[ITEMS start]
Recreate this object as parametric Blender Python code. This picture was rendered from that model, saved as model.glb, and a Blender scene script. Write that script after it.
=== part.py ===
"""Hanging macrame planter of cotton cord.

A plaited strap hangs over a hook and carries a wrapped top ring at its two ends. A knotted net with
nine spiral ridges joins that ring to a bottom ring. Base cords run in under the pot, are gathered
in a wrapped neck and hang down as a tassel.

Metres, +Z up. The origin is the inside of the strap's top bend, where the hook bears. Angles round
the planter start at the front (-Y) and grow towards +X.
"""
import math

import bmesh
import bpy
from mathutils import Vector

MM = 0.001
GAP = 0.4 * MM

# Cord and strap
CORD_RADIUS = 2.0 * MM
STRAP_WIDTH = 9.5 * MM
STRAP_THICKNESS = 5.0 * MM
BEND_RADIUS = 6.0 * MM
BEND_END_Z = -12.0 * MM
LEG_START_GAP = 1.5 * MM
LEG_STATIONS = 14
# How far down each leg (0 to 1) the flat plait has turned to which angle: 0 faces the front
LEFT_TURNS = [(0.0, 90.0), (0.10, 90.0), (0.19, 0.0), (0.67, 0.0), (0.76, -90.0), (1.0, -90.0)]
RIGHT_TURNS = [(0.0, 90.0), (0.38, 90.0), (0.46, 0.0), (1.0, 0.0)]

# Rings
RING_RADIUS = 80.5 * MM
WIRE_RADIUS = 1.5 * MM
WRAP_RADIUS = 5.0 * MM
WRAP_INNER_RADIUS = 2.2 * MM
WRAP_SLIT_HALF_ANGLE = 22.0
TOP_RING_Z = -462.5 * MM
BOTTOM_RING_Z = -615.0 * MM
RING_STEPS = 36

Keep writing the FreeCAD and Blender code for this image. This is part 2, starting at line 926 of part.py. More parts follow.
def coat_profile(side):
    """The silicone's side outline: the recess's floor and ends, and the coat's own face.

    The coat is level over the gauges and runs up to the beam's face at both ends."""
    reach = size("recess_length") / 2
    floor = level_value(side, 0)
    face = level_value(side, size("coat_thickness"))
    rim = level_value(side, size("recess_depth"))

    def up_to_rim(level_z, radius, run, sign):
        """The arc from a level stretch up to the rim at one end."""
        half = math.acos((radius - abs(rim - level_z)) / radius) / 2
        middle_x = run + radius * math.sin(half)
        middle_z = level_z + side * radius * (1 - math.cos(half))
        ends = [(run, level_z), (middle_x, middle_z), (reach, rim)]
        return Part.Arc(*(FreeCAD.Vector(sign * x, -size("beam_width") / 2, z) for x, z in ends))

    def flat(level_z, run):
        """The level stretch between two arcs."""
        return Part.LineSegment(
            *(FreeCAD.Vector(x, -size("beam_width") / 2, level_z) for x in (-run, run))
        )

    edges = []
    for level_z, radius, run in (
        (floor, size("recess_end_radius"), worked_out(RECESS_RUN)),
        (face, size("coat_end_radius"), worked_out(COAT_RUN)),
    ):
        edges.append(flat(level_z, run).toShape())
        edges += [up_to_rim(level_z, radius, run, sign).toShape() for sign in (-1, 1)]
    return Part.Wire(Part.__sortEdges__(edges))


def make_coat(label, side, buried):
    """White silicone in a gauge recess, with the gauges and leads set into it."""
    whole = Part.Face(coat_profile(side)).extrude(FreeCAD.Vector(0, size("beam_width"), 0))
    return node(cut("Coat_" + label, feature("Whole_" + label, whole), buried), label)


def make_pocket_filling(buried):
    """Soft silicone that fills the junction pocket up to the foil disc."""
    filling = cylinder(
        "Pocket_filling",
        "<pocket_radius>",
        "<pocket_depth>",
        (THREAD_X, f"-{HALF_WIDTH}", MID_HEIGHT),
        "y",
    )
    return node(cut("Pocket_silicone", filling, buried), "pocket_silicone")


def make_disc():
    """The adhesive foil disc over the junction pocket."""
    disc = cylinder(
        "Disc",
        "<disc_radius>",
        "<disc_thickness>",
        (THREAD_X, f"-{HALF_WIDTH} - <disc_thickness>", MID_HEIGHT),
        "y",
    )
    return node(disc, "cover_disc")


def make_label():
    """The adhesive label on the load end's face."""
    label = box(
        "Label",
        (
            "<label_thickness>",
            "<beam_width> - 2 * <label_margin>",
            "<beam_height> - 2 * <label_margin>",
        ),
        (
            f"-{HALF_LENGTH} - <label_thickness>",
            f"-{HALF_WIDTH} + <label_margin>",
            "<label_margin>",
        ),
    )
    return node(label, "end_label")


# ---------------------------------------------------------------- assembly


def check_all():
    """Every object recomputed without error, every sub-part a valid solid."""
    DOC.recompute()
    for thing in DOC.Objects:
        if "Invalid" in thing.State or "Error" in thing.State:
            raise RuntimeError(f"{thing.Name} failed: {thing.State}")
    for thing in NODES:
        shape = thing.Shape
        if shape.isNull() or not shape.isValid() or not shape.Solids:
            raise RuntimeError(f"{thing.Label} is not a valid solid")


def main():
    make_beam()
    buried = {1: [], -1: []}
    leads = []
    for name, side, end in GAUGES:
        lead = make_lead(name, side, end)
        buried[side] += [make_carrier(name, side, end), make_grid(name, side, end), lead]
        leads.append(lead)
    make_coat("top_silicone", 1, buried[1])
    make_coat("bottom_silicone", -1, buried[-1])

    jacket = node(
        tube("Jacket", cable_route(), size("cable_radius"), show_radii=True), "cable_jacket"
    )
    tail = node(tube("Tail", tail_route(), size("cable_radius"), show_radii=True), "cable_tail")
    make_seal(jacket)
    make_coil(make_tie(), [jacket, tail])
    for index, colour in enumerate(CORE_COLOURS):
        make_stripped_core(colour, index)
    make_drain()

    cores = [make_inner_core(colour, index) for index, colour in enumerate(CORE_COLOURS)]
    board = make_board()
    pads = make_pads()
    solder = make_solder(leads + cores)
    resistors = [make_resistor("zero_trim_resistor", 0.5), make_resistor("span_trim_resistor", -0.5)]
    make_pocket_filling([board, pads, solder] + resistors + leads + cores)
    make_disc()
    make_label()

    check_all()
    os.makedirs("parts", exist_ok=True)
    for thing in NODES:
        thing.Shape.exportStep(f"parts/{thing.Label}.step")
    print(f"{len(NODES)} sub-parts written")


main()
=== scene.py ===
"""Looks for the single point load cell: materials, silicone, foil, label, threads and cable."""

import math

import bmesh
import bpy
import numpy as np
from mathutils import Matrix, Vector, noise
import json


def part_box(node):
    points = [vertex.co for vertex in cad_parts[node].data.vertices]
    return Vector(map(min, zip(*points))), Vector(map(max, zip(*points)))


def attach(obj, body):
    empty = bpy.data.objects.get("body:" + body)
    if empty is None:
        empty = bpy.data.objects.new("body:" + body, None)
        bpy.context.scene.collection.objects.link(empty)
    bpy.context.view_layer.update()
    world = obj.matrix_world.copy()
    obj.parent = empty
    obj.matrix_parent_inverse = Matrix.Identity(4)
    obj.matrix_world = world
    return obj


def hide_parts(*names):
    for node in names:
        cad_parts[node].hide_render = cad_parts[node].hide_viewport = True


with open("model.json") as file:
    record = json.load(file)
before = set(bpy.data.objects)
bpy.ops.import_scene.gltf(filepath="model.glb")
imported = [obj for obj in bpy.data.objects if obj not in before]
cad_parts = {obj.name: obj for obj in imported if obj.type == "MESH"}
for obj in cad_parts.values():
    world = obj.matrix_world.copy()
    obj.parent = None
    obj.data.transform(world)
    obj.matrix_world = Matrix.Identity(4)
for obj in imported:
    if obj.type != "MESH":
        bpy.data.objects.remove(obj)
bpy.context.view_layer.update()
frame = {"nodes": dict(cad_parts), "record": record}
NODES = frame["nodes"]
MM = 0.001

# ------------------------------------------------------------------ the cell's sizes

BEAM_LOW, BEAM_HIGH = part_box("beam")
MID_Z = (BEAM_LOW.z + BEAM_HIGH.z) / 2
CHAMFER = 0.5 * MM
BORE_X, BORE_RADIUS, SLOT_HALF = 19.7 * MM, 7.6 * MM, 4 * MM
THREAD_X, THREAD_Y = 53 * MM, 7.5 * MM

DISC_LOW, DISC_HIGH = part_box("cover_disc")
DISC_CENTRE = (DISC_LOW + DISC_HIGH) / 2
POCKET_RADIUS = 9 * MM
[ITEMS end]
[ITEMS start]
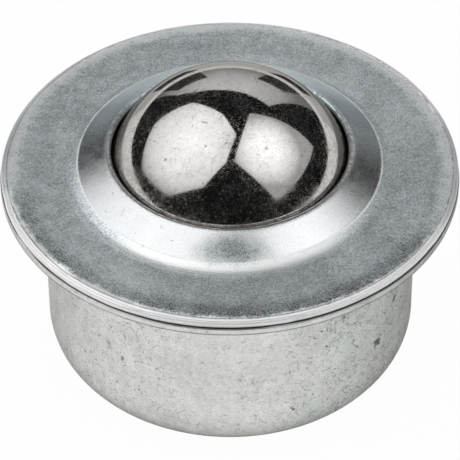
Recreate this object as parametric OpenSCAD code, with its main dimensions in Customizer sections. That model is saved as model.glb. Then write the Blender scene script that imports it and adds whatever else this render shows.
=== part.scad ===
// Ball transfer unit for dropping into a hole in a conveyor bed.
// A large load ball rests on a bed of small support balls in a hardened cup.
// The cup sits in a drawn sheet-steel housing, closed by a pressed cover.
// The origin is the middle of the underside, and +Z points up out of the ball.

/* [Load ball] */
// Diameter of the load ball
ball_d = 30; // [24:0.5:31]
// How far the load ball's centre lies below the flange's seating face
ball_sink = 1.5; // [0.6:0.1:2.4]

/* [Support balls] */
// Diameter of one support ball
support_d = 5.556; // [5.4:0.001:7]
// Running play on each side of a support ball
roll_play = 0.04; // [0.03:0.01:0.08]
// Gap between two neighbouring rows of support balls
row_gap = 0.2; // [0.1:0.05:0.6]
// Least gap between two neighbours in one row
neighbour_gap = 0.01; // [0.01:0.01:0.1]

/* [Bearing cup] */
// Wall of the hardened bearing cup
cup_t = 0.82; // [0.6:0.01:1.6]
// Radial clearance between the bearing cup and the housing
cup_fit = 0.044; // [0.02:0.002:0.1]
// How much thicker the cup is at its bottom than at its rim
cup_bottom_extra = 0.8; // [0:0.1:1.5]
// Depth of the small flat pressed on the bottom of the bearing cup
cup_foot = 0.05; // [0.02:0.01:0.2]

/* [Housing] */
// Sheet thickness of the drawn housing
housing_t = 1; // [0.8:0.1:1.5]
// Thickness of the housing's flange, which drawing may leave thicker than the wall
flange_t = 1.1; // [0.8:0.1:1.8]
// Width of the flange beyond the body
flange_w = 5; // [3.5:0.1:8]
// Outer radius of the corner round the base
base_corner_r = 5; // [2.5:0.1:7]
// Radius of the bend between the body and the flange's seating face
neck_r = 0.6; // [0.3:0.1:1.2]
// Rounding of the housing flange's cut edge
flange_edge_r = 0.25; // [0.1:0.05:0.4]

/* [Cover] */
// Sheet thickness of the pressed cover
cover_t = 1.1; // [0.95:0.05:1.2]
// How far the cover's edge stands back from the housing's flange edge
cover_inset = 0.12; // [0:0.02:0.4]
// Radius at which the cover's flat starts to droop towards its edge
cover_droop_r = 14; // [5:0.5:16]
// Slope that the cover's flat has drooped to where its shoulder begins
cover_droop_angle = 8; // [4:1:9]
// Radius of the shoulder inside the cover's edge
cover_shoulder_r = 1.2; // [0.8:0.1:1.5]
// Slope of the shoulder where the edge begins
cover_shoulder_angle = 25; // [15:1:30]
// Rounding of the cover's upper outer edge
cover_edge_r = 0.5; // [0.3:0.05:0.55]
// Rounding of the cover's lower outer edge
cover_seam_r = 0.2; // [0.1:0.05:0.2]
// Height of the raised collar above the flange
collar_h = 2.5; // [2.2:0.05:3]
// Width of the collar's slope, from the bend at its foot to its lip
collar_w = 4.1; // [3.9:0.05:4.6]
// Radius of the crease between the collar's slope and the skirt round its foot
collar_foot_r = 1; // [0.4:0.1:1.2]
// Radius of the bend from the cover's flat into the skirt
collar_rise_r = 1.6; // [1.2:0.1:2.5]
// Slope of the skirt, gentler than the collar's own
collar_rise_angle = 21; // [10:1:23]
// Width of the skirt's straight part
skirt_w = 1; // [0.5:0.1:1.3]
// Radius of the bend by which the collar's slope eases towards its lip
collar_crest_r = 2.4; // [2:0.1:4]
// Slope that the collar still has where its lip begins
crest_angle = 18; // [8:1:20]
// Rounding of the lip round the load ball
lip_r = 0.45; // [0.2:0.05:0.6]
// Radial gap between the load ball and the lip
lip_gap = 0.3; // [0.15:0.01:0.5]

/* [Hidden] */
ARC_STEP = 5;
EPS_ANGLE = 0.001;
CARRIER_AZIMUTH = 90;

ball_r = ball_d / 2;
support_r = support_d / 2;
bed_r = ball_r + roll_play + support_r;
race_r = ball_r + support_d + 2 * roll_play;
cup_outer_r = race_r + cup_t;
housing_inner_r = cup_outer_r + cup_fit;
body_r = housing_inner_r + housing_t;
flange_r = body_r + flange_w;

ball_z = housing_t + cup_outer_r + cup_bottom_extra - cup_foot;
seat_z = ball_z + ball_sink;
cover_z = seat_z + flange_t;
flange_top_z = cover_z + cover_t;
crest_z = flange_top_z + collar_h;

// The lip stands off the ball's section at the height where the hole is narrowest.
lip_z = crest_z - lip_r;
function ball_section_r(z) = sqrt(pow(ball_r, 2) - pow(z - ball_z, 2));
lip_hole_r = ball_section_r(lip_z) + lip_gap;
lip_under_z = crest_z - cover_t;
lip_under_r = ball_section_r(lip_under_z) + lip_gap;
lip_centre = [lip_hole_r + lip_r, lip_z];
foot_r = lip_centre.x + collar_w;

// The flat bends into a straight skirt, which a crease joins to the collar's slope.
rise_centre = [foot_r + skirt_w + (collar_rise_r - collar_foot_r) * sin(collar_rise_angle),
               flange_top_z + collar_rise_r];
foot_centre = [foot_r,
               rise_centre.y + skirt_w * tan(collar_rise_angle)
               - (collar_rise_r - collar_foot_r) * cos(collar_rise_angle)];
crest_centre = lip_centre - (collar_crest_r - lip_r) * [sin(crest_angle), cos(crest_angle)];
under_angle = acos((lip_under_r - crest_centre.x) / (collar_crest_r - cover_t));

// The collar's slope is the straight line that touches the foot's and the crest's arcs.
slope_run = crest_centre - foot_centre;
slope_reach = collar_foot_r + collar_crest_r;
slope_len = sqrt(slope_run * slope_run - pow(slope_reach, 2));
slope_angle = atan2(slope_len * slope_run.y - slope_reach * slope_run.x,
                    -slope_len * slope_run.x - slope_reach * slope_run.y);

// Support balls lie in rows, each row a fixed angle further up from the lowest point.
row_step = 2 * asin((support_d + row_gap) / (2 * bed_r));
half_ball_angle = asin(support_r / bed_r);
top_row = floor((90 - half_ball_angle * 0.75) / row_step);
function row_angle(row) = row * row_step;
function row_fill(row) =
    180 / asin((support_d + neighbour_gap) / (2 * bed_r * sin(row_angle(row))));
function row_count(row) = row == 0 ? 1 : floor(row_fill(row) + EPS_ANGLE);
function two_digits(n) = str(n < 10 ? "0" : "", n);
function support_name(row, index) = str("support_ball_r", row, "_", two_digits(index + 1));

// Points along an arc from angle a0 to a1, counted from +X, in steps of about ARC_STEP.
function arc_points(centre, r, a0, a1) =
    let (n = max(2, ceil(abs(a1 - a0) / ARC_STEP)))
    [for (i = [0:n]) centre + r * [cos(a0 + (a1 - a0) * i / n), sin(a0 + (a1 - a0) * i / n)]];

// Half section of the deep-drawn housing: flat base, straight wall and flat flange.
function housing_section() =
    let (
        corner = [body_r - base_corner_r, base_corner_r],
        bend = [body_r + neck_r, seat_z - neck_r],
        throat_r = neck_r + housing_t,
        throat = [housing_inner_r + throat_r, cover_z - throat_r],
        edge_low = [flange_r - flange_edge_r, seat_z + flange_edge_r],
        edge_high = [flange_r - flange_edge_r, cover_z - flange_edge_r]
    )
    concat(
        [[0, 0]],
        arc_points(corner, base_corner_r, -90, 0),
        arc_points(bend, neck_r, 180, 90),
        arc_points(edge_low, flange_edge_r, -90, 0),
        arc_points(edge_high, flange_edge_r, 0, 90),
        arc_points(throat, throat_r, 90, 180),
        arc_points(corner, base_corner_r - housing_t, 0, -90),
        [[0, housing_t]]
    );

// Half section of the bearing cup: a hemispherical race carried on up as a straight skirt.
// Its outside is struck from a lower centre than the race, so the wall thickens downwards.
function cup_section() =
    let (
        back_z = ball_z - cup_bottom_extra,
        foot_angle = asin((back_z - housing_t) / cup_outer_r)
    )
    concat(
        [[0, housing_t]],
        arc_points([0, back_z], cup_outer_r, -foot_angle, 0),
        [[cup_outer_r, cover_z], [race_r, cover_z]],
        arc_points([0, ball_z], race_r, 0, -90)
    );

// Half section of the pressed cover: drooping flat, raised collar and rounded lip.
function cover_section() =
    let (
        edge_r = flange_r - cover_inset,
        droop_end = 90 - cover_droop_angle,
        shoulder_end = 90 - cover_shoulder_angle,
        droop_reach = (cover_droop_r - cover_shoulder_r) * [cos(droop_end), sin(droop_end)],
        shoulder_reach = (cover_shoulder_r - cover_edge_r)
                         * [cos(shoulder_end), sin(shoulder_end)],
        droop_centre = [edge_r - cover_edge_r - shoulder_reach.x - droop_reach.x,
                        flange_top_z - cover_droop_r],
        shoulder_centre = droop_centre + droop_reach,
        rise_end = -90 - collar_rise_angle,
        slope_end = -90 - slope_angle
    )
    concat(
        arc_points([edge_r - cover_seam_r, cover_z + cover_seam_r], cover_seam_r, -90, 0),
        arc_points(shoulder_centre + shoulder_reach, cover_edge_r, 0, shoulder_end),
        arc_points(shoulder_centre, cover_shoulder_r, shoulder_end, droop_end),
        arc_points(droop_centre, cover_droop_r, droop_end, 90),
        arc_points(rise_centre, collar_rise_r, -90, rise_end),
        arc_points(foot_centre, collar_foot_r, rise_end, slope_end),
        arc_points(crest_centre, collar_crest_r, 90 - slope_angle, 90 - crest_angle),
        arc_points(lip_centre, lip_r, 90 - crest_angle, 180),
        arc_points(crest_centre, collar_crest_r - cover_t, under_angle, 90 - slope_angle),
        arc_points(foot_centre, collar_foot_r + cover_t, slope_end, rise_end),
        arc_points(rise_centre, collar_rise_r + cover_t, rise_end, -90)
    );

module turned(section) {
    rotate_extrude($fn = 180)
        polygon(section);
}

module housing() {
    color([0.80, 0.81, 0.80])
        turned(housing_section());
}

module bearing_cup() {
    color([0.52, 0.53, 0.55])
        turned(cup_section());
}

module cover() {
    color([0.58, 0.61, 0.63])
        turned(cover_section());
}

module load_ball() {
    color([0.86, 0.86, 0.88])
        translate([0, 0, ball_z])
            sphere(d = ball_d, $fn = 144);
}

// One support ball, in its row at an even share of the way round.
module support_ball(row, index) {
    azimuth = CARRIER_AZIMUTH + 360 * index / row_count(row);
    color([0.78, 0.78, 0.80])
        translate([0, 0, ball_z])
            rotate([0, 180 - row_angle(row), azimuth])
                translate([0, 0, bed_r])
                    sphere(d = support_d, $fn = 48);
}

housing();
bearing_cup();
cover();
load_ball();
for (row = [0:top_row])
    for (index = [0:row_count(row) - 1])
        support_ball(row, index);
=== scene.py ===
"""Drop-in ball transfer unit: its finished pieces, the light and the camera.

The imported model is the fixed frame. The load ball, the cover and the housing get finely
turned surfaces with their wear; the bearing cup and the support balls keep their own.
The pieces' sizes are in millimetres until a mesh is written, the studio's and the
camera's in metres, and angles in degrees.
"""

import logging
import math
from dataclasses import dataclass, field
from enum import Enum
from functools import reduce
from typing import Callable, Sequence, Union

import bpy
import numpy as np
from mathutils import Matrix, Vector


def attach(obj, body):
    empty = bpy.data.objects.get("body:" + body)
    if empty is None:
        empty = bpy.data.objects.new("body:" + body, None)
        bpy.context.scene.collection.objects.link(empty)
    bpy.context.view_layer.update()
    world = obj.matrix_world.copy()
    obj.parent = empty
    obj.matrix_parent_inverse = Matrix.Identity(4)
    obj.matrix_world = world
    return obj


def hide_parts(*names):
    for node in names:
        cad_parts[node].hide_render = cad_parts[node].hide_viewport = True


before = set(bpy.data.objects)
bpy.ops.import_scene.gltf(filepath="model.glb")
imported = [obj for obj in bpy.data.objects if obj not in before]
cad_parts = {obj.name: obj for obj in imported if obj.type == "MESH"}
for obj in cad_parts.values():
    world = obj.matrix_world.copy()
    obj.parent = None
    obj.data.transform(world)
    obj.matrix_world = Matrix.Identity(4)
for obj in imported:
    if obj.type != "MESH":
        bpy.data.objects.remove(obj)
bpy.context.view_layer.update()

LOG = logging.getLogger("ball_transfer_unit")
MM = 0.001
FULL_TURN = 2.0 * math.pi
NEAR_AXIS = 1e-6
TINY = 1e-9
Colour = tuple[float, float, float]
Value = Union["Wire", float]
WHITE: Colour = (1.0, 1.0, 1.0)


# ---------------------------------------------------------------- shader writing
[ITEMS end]
[ITEMS start]
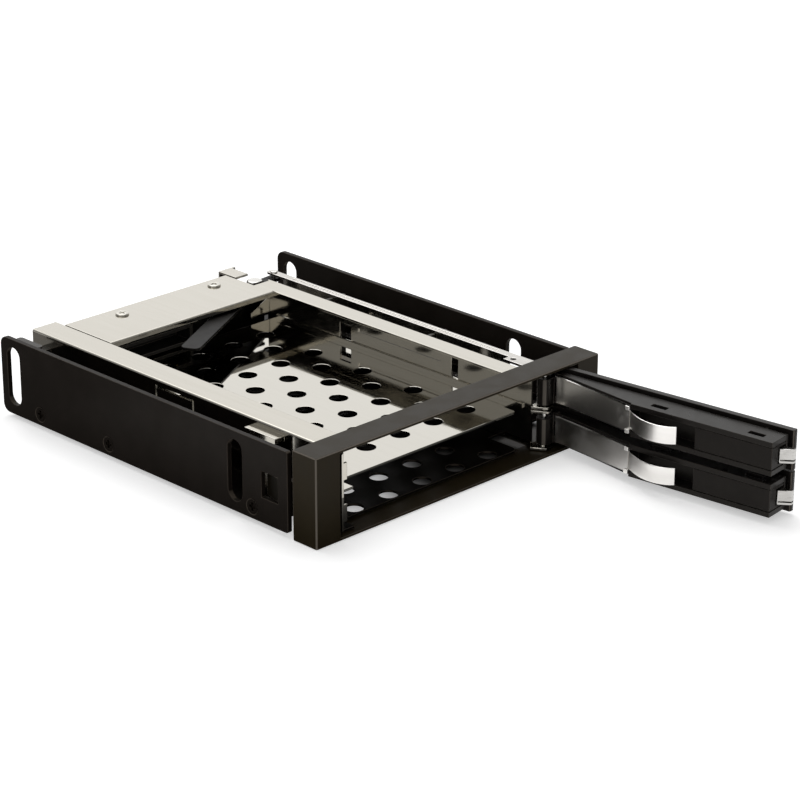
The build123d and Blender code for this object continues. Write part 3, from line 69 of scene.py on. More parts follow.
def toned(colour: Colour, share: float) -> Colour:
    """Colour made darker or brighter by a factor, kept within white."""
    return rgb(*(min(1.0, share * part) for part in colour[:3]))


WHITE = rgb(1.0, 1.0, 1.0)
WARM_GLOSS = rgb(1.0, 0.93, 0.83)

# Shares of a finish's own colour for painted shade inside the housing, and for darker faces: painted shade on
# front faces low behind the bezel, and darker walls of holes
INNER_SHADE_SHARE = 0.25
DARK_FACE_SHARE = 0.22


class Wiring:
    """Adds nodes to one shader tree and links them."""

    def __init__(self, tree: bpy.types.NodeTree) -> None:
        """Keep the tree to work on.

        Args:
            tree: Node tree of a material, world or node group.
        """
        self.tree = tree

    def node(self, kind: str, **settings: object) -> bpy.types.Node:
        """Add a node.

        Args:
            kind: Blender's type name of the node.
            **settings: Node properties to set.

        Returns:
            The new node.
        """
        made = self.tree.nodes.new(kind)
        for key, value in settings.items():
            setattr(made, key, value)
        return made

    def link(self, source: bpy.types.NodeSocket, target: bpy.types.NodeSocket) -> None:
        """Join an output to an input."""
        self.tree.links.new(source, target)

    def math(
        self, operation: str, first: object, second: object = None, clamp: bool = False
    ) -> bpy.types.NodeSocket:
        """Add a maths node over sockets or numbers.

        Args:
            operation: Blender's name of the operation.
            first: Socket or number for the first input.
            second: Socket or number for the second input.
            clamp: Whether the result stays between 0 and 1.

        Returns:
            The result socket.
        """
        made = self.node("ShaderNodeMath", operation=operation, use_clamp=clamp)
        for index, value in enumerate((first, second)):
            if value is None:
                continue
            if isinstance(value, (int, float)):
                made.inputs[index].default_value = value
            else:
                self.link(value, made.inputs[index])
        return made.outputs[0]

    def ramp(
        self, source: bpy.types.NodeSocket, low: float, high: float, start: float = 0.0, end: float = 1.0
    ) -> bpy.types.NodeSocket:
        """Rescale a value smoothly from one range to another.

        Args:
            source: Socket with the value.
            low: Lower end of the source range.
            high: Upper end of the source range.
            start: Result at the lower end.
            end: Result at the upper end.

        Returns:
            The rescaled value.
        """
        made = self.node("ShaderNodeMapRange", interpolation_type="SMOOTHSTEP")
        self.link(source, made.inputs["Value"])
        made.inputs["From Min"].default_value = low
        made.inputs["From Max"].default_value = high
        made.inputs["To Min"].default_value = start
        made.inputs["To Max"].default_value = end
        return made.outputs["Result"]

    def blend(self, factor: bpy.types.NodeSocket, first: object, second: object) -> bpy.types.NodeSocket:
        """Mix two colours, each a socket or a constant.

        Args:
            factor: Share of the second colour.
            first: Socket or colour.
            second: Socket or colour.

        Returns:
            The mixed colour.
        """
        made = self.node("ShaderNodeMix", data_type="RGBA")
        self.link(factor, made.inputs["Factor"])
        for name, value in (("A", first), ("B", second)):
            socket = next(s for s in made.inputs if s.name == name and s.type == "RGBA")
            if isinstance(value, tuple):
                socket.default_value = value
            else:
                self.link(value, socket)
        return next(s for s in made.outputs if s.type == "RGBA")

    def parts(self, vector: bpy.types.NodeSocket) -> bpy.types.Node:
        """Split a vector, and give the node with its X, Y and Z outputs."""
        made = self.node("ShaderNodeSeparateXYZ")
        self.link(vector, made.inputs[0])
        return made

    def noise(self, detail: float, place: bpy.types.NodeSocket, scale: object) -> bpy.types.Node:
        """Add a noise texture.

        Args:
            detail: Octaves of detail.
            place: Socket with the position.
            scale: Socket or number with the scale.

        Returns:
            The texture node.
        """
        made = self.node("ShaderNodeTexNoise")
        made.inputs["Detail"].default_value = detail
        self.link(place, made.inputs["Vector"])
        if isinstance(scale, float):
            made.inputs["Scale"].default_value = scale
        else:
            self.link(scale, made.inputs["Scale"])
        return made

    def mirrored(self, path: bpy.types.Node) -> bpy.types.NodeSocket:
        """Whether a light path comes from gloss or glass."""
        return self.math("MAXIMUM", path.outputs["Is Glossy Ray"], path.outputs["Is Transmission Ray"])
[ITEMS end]
--- WRITTEN TASK ---
Take the lines from the line with "Recreate this object as parametric OpenSCAD" through the line with "flange_edge_r = 0.25; // [0.1:0.05:0.4]", both ends included, and give them again exactly, with nothing else.

--- SOLVED EXERCISE ---
Recreate this object as parametric OpenSCAD code, with its main dimensions in Customizer sections. That model is saved as model.glb. Then write the Blender scene script that imports it and adds whatever else this render shows.
=== part.scad ===
// Ball transfer unit for dropping into a hole in a conveyor bed.
// A large load ball rests on a bed of small support balls in a hardened cup.
// The cup sits in a drawn sheet-steel housing, closed by a pressed cover.
// The origin is the middle of the underside, and +Z points up out of the ball.

/* [Load ball] */
// Diameter of the load ball
ball_d = 30; // [24:0.5:31]
// How far the load ball's centre lies below the flange's seating face
ball_sink = 1.5; // [0.6:0.1:2.4]

/* [Support balls] */
// Diameter of one support ball
support_d = 5.556; // [5.4:0.001:7]
// Running play on each side of a support ball
roll_play = 0.04; // [0.03:0.01:0.08]
// Gap between two neighbouring rows of support balls
row_gap = 0.2; // [0.1:0.05:0.6]
// Least gap between two neighbours in one row
neighbour_gap = 0.01; // [0.01:0.01:0.1]

/* [Bearing cup] */
// Wall of the hardened bearing cup
cup_t = 0.82; // [0.6:0.01:1.6]
// Radial clearance between the bearing cup and the housing
cup_fit = 0.044; // [0.02:0.002:0.1]
// How much thicker the cup is at its bottom than at its rim
cup_bottom_extra = 0.8; // [0:0.1:1.5]
// Depth of the small flat pressed on the bottom of the bearing cup
cup_foot = 0.05; // [0.02:0.01:0.2]

/* [Housing] */
// Sheet thickness of the drawn housing
housing_t = 1; // [0.8:0.1:1.5]
// Thickness of the housing's flange, which drawing may leave thicker than the wall
flange_t = 1.1; // [0.8:0.1:1.8]
// Width of the flange beyond the body
flange_w = 5; // [3.5:0.1:8]
// Outer radius of the corner round the base
base_corner_r = 5; // [2.5:0.1:7]
// Radius of the bend between the body and the flange's seating face
neck_r = 0.6; // [0.3:0.1:1.2]
// Rounding of the housing flange's cut edge
flange_edge_r = 0.25; // [0.1:0.05:0.4]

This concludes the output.